Antimony sulfate, Sb2(SO4)3, is a hygroscopic salt formed by reacting antimony or its compounds with hot sulfuric acid.  It is used in doping of semiconductors and in the production of explosives and fireworks.

Structure
Solid antimony sulfate contains infinite ladders of  SO4 tetrahedra and SbO3 pyramids sharing corners. It is often described as a mixed oxide, Sb2O3.3SO3.

Chemical properties
Antimony sulfate is sometimes called a "salt" as it can be produced from the reaction of antimony and sulfuric acid, but antimony does not form a nitrate when dissolved in nitric acid, (an oxidising acid) but produces a mixture of antimony oxides, and this contrasts with bismuth which dissolves in both acids to form salts.
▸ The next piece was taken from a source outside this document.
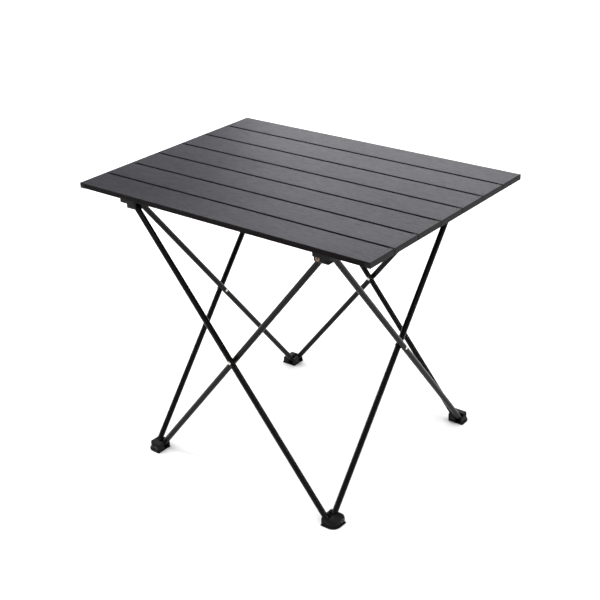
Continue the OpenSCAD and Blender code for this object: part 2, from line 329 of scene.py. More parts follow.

It is deliquescent, and soluble in acids. It can be prepared by dissolving antimony, antimony trioxide, antimony trisulfide or antimony oxychloride in hot, concentrated sulfuric acid.
2 Sb (s) + 6 H2SO4 → Sb2(SO4)3 + 3SO2 + 6 H2O

Uses
Owing to its solubility, antimony sulfate has uses in the doping of semiconductors. It is also used for coating anodes in electrolysis and in the production of explosives and fireworks.

Safety
Antimony(III) sulfate causes irritation to the skin and mucous membranes.

Natural occurrence
Natural analogue of the exact compound is yet unknown. However, basic hydrated Sb sulfates are known as the minerals klebelsbergite and coquandite.